3 Early Blues Disappointments

The St. Louis Blues have suffered a number of disappointments in their first season as defending Stanley Cup Champions, none bigger than losing superstar winger Vladimir Tarasenko for at least five months due to a shoulder injury. But while injuries are always a disappointment, there are some underperformers who are still on the ice.

In the coming days, we’ll take a look at three Blues players who are exceeding expectations. But today, we’ll focus on three who are a disappointment so far, why they are underwhelming fans, and what they need to do to change that response.

1) Jake Allen

As a backup goaltender who lost some fans’ trust long ago, calling Jake Allen a disappointment is something of a surprise. With that said, there is no forgiving how he has played in just three starts this season, particularly after the front office decided not to trade Allen in the offseason, preferring the tandem they knew instead of searching for a new backup for Jordan Binnington.

St. Louis Blues goaltender Jake Allen
St. Louis Blues goaltender Jake Allen (AP Photo/Julio Cortez)

Despite going 2-1, Allen’s numbers in three games are startlingly bad. He has a 3.72 goals against average (GAA), and a .855 save percentage (SV%). He also has minus-4.01 goals saved above average (GSAA), which puts him near the bottom of the league, despite starting far fewer games than those below him.

Allen’s struggles go beyond the number of goals he’s allowed. They extend to the quality (or lack thereof) of the chances upon which he’s surrendered tallies. First, there was Brendan Gallagher’s blooper-reel goal from the red line. Then, on Saturday, he allowed a goal to the Minnesota Wild’s Kevin Fiala which, according to Money Puck, had a 0.7 percent chance of going in.

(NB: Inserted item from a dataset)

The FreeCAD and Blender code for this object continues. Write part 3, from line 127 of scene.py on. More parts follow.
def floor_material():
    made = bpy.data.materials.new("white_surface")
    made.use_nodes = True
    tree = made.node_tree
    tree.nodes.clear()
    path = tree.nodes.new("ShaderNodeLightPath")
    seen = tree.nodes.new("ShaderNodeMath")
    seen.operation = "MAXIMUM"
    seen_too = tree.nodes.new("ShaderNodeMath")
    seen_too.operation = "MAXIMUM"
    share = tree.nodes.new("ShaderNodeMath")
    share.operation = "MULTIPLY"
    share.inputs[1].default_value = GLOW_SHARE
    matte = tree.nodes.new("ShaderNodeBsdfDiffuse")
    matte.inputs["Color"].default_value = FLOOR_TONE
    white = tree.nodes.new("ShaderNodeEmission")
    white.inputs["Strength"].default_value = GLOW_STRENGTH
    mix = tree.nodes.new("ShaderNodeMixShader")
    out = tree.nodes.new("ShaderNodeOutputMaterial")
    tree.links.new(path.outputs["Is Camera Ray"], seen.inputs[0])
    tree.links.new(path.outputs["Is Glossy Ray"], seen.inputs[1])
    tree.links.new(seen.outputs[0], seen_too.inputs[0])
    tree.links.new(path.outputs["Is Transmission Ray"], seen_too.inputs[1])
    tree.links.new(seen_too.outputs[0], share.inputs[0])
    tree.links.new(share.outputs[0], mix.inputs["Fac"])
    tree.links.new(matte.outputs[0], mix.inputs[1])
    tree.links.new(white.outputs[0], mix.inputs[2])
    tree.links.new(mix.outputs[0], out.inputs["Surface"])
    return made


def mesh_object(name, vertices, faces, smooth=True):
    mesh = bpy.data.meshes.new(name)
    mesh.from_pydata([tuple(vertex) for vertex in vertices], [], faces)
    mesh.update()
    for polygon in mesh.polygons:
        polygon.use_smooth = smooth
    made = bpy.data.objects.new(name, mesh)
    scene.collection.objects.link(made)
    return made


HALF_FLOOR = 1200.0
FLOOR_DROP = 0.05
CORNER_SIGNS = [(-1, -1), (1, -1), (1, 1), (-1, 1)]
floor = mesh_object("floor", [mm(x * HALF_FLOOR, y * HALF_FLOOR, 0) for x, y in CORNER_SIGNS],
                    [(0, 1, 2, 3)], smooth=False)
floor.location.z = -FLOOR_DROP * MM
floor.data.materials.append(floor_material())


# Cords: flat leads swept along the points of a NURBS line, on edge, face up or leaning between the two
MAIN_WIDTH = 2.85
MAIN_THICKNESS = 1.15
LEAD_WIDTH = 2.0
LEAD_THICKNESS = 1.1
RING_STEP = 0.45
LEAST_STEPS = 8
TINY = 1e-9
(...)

Allen is certainly a backup, but at this pace, the Blues cannot afford to start him more than absolutely necessary. In time, that will overburden Binnington and drag the whole team down. The Blues made the decision to keep Allen knowing full well the burden his contract would pose if he didn’t play up to standard. It’s just a three-game sample size, but early returns are worrisome to say the least.

2) Justin Faulk

Justin Faulk hasn’t exactly been terrible since arriving in a trade from the Carolina Hurricanes just before the season. But he hasn’t quite found his groove in St. Louis yet, either. He has just five points in fifteen games, and has yet to find his first goal as a Blue.

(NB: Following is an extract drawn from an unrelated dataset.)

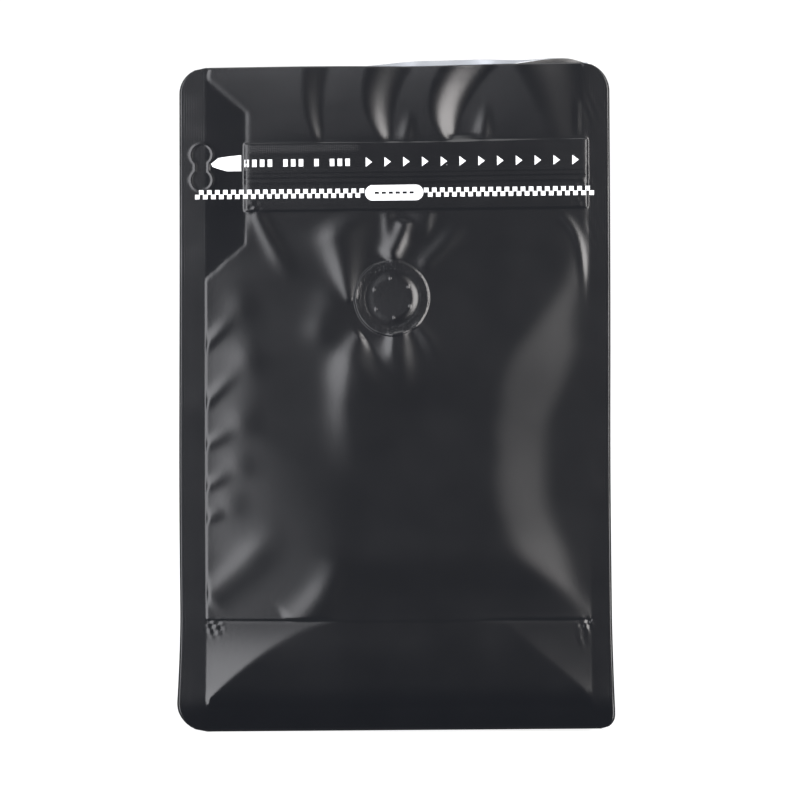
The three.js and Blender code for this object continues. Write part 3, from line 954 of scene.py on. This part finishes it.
LINING_BORDER = 0.3
LINING_CLEAR = 0.02
LINING_EDGE = 0.5
FRONT_LINING_INSET = 1.0
BACK_LINING_INSET = 0.8
GUSSET_LINING_INSET = 4 * FILM
GUSSET_FIN_SHARE = 0.24
FOLD_DIP = 0.7
FIN_GAP = 0.15
BOTTOM_BORDER = 0.4
BOTTOM_SAG = 0.6
VALVE_GAP = 0.3


def lining_place(u, v):
    x = mix(WELD_LEFT_X + LINING_BORDER, WELD_RIGHT_X - LINING_BORDER, u)
    return x, mix(BOTTOM_WELD, BAG_HEIGHT - LINING_CLEAR, v)


def lining_inset(x, z, deepest):
    """How far a lining lies inside its panel. It comes up to the film at the mouth."""
    inset = mix(deepest, FILM, smooth(RIM_FROM_Z, BAG_HEIGHT - 1, z))
    return mix(LINING_EDGE, inset, across(x, WELD_LEFT_X, WELD_RIGHT_X, 8))


def front_lining(material):
    bm = grid(100, 154)

    def place(u, v):
        x, z = lining_place(u, v)
        y = MID_Y - seam_depth(z) - front_form(x, z) + lining_inset(x, z, FRONT_LINING_INSET)
        return x, y + LINING_CLEAR, front_z(x, z)

    shape(bm, place)
    return finish_piece(bm, "front_lining", material, flip=True)


def back_panel(material):
    bm = grid(110, 160)

    def place(u, v):
        x = (u - 0.5) * BAG_WIDTH
        z = v * BAG_HEIGHT
        return sheet_x(x, z), back_y(x, z), back_z(x, z)

    shape(bm, place)
    turn_edge(bm, (0, -1, 0), FILM)
    return finish_piece(bm, "back_panel", material, flip=True, zones=back_zones)


def back_lining(material):
    bm = grid(80, 120)

    def place(u, v):
        x, z = lining_place(u, v)
        y = back_y(x, z) - lining_inset(x, z, BACK_LINING_INSET) - LINING_CLEAR
        return x, y, back_z(x, z)

    shape(bm, place)
    return finish_piece(bm, "back_lining", material)


def gusset(name, material, side, lining=False):
    """A folded side: from the front fin in to the fold and out to the back fin."""
    bm = grid(96, 180)
    root = WELD_LEFT_X if side < 0 else WELD_RIGHT_X
    fin = (SIDE_WELD_LEFT if side < 0 else SIDE_WELD_RIGHT) - FIN_GAP

    def place(u, v):
        z = v * BAG_HEIGHT
        half = seam_depth(z) - WELD_THICKNESS
        fold = fold_depth(z, WELD_THICKNESS)
        s = np.abs(2 * u - 1)
        fin_share = 0.001 if lining else GUSSET_FIN_SHARE
        t = np.clip(s / (1 - fin_share), 0, 1)
        out = np.clip((s - (1 - fin_share)) / fin_share, 0, 1)
        x_flat = root + side * (fin * out)
        y = np.sign(2 * u - 1) * half * np.where(out > 0, 1, t)
        off_seams = smooth(0, 0.15, 1 - t)
        off_fold = smooth(0, 0.2, t)
        inward = fold * (1 - t) - gusset_bulge(y, z, side) * off_seams * off_fold
        x = np.where(out > 0, sheet_x(x_flat, z), root - side * inward)
        if lining:
            x = root - side * (inward + GUSSET_LINING_INSET)
        edge_z = np.where(u < 0.5, front_z(x, z), back_z(x, z))
        fold_z = front_z(x, z) - FOLD_DIP * smooth(RIM_FROM_Z, BAG_HEIGHT, z)
        return x, MID_Y + y, mix(edge_z, fold_z, (1 - t) ** np.where(u < 0.5, 1, 3))

    shape(bm, place)
    return finish_piece(bm, name, material, flip=(side < 0) != lining)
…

St. Louis Blues Justin Faulk
St. Louis Blues defenseman Justin Faulk (Jeff Curry-USA TODAY Sports)

Considering that Faulk was seventh amongst defensemen in goal scoring over the last five years, it’s a concerning fact. More concerning still, only one of his assists has come on the power play. Presumably, the Blues acquired Faulk as a power play specialist (he is fourth over that same time frame in power play goals), and his inability to produce there so far is troublesome.

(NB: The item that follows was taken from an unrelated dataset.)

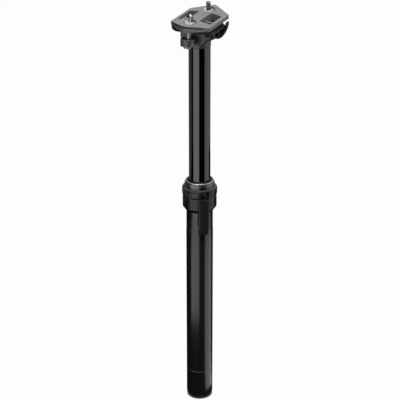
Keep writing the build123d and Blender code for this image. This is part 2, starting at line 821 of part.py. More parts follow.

Given that he’s still a relative newcomer to the team and hasn’t yet found a consistent defense partner, Faulk’s struggles aren’t a massive concern yet. But the Blues signed him, sight unseen, to a seven-year, $6.5 million per season contract as part of the trade, so a quick turnaround would be a significant comfort to many in St. Louis.

3) Zach Sanford

He’s still young, but Zach Sanford can’t seem to decide just what kind of player he is. At times last season, and particularly in the Stanley Cup Final, he looked like a potential budding superstar. He scored four points in the last five games of the Final, including the final Blues goal of the series.

Zach Sanford Blues
Zach Sanford (Jeff Curry-USA TODAY Sports)

But early in the 2019-20 season, he has returned to the inconsistencies that plagued him last season. He has a goal and two assists in 10 games, but is averaging under 11 minutes per game, and has a Corsi for percentage (CF%) of 48.3 percent, not terrible, but not great either.

At times, head coach Craig Berube has been critical of Sanford, demanding more physicality. “He’s got to be an intense player and be hard on pucks and be a physical player. That’s his game,” Berube said.

Sanford will turn 25 on Nov. 9, and still has plenty of time to mature. But the Blues hoped that he would be a major piece of their top-nine this season. So far, he hasn’t lived up to those expectations, making him something of a disappointment.

All Hands on Deck

After losing one of the most consistent goal scorers in the entire NHL, the Blues have a very large hole to fill. They need players like Sanford and Faulk to step up and play their best, and they cannot afford Allen’s continued underperformance.

Even with these struggling players, though, the Blues sit atop the NHL Central Division with 21 points. They have a difficult schedule ahead in the month of November, though, so they will need all hands on deck to continue to thrive.